И он покатил дальше на вихляющемся велосипеде, попыхивая сигаретой и сотрясаясь от кашля.
— До чего болтливый народ в Лимерике, — заметил папа. — Ладно, вернем матрас на место и попробуем уснуть.
Мама сидит у огня, близнецы спят у нее на коленях, а Мэйлахи — свернувшись калачиком на полу у ее ног.
— С кем это вы говорили? Не с Эггиным ли мужем, Па Китингом? Уж больно похож, тоже кашляет сильно. Он на войне во Франции газу наглотался.
Остаток ночи мы спали, а утром стало ясно, что блохи знатно попировали — мы сплошь были в ярко-розовых укусах и красных расчесах.
Мама заварила чай и поджарила хлеб, а папа снова намазал нас соленой водой. Потом вынес матрас во двор. В такой холод блохи уж точно перемерзнут, и ночью мы наконец выспимся.
Спустя несколько дней, когда мы уже пообжились в комнате, папа тормошит меня посреди ночи.
— Проснись, Фрэнсис. Одевайся и бегом к тете Эгги. Маме нужно. Живей.
Мама лежит в постели и стонет. Лицо у нее совсем белое. Папа будит Мэйлахи и близнецов и усаживает их на пол около потухшего камина. Я перебегаю дорогу, стучусь в дверь к тете Эгги, и наконец ко мне выходит дядя Па Китинг, ворча и кашляя.
— Что такое? Что случилось?
— Мама заболела. Лежит и стонет.
— Свалились нам на голову из своей Америки, так теперь покою нет никакого, — ворчит тетя Эгги, выходя на порог.
— Эгги, ребенок-то чем провинился? Просто делает, что ему велели.
Тетя Эгги говорит, чтобы дядюшка Па шел спать, а то ему на работу рано утром, не то, что некоторым с Севера.
— Нет-нет, я тоже пойду, — возражает он. — Анджеле плохо.
Папа велит мне сесть на пол к братьям. Я не понимаю, что с мамой. Взрослые только шепчутся, но мне удается расслышать, как тетя Эгги говорит дяде Па, что, мол, ребенка потеряла, беги за неотложкой, и дядя Па тут же исчезает за дверью.
— Чего-чего, а неотложка у нас тут быстро приезжает, — обращается тетя Эгги к маме.
С папой тетя Эгги вообще не разговаривает, даже не смотрит на него.
— Пап, мамочка заболела? — спрашивает Мэйлахи.
— Она поправится, сынок. Ей просто надо к врачу.
Я не понимаю, какого ребенка она потеряла? Вот же мы: один, два, три, четыре — все в сборе, и почему мне не говорят, что с мамой? Тут возвращается дядя Па, потом почти сразу приезжает неотложка. К нам заходит какой-то человек с носилками, маму уносят, а на полу около кровати остаются пятна крови.

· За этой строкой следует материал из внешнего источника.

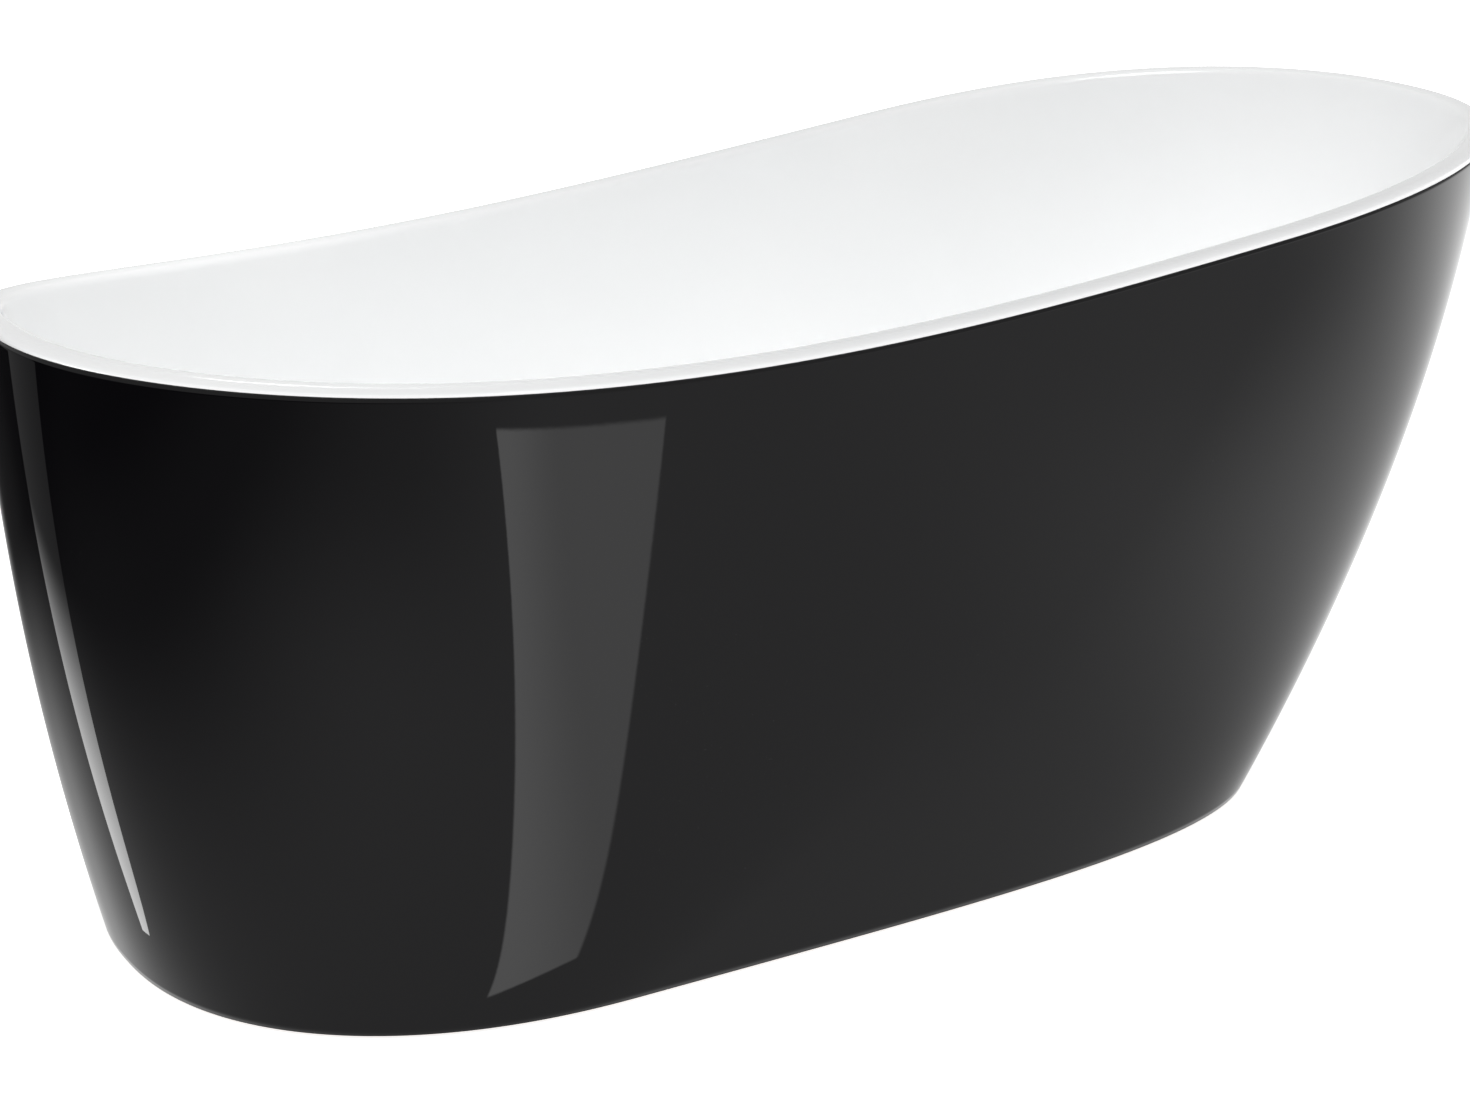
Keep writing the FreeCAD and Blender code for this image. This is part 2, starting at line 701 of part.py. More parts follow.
# the tail's upper end is turned down a little where it stands in the body and its nut
spigot_r = TAIL_R - 0.4
waste_tail = turned([(TAIL_BORE_R, TAIL_END_Z), (TAIL_R, TAIL_END_Z), (TAIL_R, TAIL_NUT_LOW),
                     (spigot_r, TAIL_NUT_LOW), (spigot_r, body_low + 1), (TAIL_BORE_R, body_low + 1)])
save("waste_tail", moved(waste_tail, DRAIN_X))

nut_r = 30.0
nut_floor = TAIL_NUT_LOW + 4
nut_top = TAIL_NUT_LOW + 22
nut_ribs = 12
tail_nut = turned([(TAIL_R + 3.2, nut_floor), (nut_r, nut_floor), (nut_r, nut_top - 2), (nut_r - 2, nut_top),
                   (TAIL_R + 3.2, nut_top)])
tail_nut = tail_nut.fuse(tube(nut_r, TAIL_R + 0.2, TAIL_NUT_LOW, nut_floor))
for k in range(nut_ribs):
    rib = block((nut_r - 1, -1.5, TAIL_NUT_LOW + 2), (nut_r + 1.5, 1.5, nut_top - 3))
    rib.rotate(V(0, 0, 0), V(0, 0, 1), 360 / nut_ribs * k)
    tail_nut = tail_nut.fuse(rib)
save("waste_tail_nut", moved(tail_nut, DRAIN_X))

# ---------------------------------------------------------------- overflow
back = -(backing_depth + GLASSFIBRE)
save("overflow_gasket", on_wall(tube(31, OVERFLOW_HOLE_R + 0.5, back - 3.1, back - 0.1)))

elbow_face = back - 3.2
elbow_end = elbow_face - 32
outlet_axis = elbow_end + HOSE_R + 0.5
elbow = rod(31, elbow_face - 3, elbow_face).fuse(rod(26, elbow_end, elbow_face))
outlet = Part.makeCylinder(HOSE_R + 2, 52, V(0, 0, outlet_axis), V(-1, 0, 0))
elbow = elbow.fuse(outlet.common(block((-60, -20, elbow_end), (0, 20, elbow_face - 1))))
elbow = elbow.cut(rod(22.5, elbow_end + 2, elbow_face + 1))
bore = Part.makeCylinder(HOSE_BORE_R - 1, 54, V(0, 0, outlet_axis), V(-1, 0, 0))
elbow = elbow.cut(bore)
socket = Part.makeCylinder(HOSE_R + 0.1, 14, V(-39, 0, outlet_axis), V(-1, 0, 0))
elbow = elbow.cut(socket)
bridge = block((-23, -5, elbow_face - 6), (23, 5, elbow_face - 1)).fuse(rod(6, elbow_face - 8, elbow_face - 1))
elbow = elbow.fuse(bridge).cut(rod(2.6, elbow_face - 9, elbow_face))
save("overflow_elbow", on_wall(elbow))

cover = turned([(2.7, 3), (27, 2), (30, 0.3), (33, 0.3), (33, 3), (31, 5.5), (24, 7), (12, 7.6), (5.5, 7.6),
                (5.5, 6), (2.7, 6)])
cover = cover.cut(block((-34, -14, -1), (-25, 14, 1.9)))
save("overflow_cover", on_wall(moved(cover, 0, 0, COVER_STAND_OFF)))
screw_seat = COVER_STAND_OFF + 6.1
screw_head = turned([(0, 0), (5, 0), (5, 1.3), (4, 2.3), (0, 2.6)]).cut(block((-5, -0.6, 1.5), (5, 0.6, 3)))
overflow_screw = rod(2.5, elbow_face - 7.5, screw_seat).fuse(moved(screw_head, 0, 0, screw_seat))
save("overflow_screw", on_wall(overflow_screw))


def rounded_path(points):
    """Straight runs joined by tangent arcs that are as large as both runs allow."""
    edges = []
    start = points[0]
    radii = []
    for a, b, c in zip(points, points[1:], points[2:]):
        arriving = (b - a).normalize()
        leaving = (c - b).normalize()
        half_turn = arriving.getAngle(leaving) / 2
        cut_back = 0.45 * min((b - a).Length, (c - b).Length)
        radii.append(cut_back / math.tan(half_turn))
        arc_start = b - arriving * cut_back
        arc_end = b + leaving * cut_back
        toward = (leaving - arriving).normalize()
        middle = b + toward * (radii[-1] / math.cos(half_turn) - radii[-1])
        edges.append(Part.LineSegment(start, arc_start).toShape())
        edges.append(Part.Arc(arc_start, middle, arc_end).toShape())
        start = arc_end
    edges.append(Part.LineSegment(start, points[-1]).toShape())
    return Part.Wire(edges), radii


def swept(path, radius):
    start = path.OrderedVertexes[0].Point
    heading = path.OrderedEdges[0].tangentAt(path.OrderedEdges[0].FirstParameter)
    ring = Part.Wire(Part.makeCircle(radius, start, heading))
    return path.makePipeShell([ring], True, True)


down_wall = OVERFLOW.Rotation.multVec(V(-1, 0, 0))
hose_start = OVERFLOW.multVec(V(-39.5, 0, outlet_axis))
hose_end = V(DRAIN_X + branch_end + 10.5, 0, BRANCH_Z)
route = [
    hose_start,
    hose_start + down_wall * 48,
    V(-793, 0, 330),
    V(-775, 0, 262),
    V(-749, 0, 200),
    V(-711, 0, 148),
    V(-661, 0, 112),
    V(-598, 0, BRANCH_Z),
    hose_end,
]
route_path, hose_radii = rounded_path(route)
print("overflow hose: length %.0f, smallest radius %.0f" % (route_path.Length, min(hose_radii)))
hose = swept(route_path, HOSE_R).cut(swept(route_path, HOSE_BORE_R))
print("hose volume %.0f, section x length %.0f"
      % (hose.Volume, math.pi * (HOSE_R ** 2 - HOSE_BORE_R ** 2) * route_path.Length))
save("overflow_hose", hose)

nut_profile = [(HOSE_R + 0.15, 0), (HOSE_NUT_R - 2, 0), (HOSE_NUT_R, 2), (HOSE_NUT_R, 6), (HOSE_R + 0.15, 6)]
top_nut = turned(nut_profile)
top_nut.Placement = FreeCAD.Placement(OVERFLOW.multVec(V(-58.5, 0, outlet_axis)),
                                      FreeCAD.Rotation(V(0, 0, 1), down_wall * -1))
bottom_nut = turned(nut_profile)
bottom_nut.Placement = FreeCAD.Placement(V(DRAIN_X + branch_end - 6.1, 0, BRANCH_Z),
                                         FreeCAD.Rotation(V(0, 0, 1), V(1, 0, 0)))
save("hose_nut_top", top_nut)
save("hose_nut_bottom", bottom_nut)
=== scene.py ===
from math import cos, pi, radians, sin

import bmesh
import bpy
import numpy as np
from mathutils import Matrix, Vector


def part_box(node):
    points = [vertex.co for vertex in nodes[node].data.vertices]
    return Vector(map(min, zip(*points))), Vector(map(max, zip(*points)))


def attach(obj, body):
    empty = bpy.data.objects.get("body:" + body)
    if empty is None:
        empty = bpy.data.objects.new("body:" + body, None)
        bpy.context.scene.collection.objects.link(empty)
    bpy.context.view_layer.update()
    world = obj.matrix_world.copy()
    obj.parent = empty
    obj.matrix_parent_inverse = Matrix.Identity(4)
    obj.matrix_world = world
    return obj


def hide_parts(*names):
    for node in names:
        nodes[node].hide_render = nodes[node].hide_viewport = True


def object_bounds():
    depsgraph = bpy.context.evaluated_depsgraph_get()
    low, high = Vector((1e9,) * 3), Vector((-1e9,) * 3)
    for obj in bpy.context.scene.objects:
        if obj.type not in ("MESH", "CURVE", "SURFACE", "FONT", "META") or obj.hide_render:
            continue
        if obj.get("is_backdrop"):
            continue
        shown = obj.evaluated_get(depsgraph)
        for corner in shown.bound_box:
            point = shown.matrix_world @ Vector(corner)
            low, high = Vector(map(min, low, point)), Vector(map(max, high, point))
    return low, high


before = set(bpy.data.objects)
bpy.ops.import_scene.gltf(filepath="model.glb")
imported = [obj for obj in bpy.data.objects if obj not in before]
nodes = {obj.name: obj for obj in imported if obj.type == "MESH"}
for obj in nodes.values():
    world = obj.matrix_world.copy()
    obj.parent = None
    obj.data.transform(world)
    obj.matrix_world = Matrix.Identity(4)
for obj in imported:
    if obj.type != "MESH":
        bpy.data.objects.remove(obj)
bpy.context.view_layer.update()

scene = bpy.context.scene

# ------------------------------------------------------------------------------------------------ camera
# A short telephoto view from the low foot end, 19 degrees above the horizon and 31 degrees off the tub's
# side. The long frame takes in the whole length and cuts both ends a little.
VIEW_PLACE = (-1.5718, -2.5210, 1.3138)
VIEW_DOWN = 18.957
VIEW_TURN = -30.857
SENSOR = 36
LENS = 70.99
VIEW_END = 60
lens = bpy.data.cameras.new("view")
lens.sensor_width = SENSOR
lens.lens = LENS
lens.shift_x = -0.0014
lens.shift_y = -0.0003
lens.clip_end = VIEW_END
camera = bpy.data.objects.new("view", lens)
camera.location = VIEW_PLACE
camera.rotation_euler = (radians(90 - VIEW_DOWN), 0, radians(VIEW_TURN))
scene.collection.objects.link(camera)
scene.camera = camera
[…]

Когда Мэйлахи прикусил язык, у него тоже была кровь, и у песика на улице была кровь, а он умер. Я хочу спросить папу: неужели маму тоже заберут навсегда, как нашу сестричку Маргарет? Но папа уезжает с мамой, а тетю Эгги спрашивать без толку, она рассердится и голову оторвет. Вытерев кровь с пола, она велит нам лечь и ждать, пока папа не вернется.
Уже середина ночи, вчетвером в кровати тепло, мы засыпаем и просыпаемся только, когда папа приходит домой и сообщает, что у мамы все хорошо, она полечится и скоро вернется домой.
Через несколько дней папа идет на биржу за пособием по безработице. Тому, у кого северный акцент, нечего и надеяться работу в Лимерике найти.
Он приходит и сообщает маме, что мы будем получать девянадцать шиллингов в неделю. Мама ахает, что этого едва хватит, чтобы с голоду не помереть. Девятнадцать шиллингов на шестерых? Да это меньше четырех долларов в американских-то деньгах, и как на это жить? А за жилье чем платить через две недели? Комната стоит пять шиллингов в неделю, остается четырнадцать шиллингов и на еду, и на одежду, и на уголь, чтоб воду для чая кипятить.
Папа качает головой. Он прихлебывает чай из стеклянной банки, глядит в окно и насвистывает «Вексфордских парней»[35]. Мэйлахи и Оливер хлопают в ладоши и пляшут, а папа не знает, то ли свистеть, то ли улыбаться — нельзя же делать одновременно то и другое. Тогда он замолкает, гладит Оливера по голове и снова принимается насвистывать.
Мама тоже улыбается, но едва заметно. Она сидит и смотрит на пепел в камине, а в опущенных уголках ее губ затаилось беспокойство.
35
«Вексфордские парни» — баллада о восстании 1798 года ирландского врача и поэта Р. Дуайера Джонсона (1830–1883).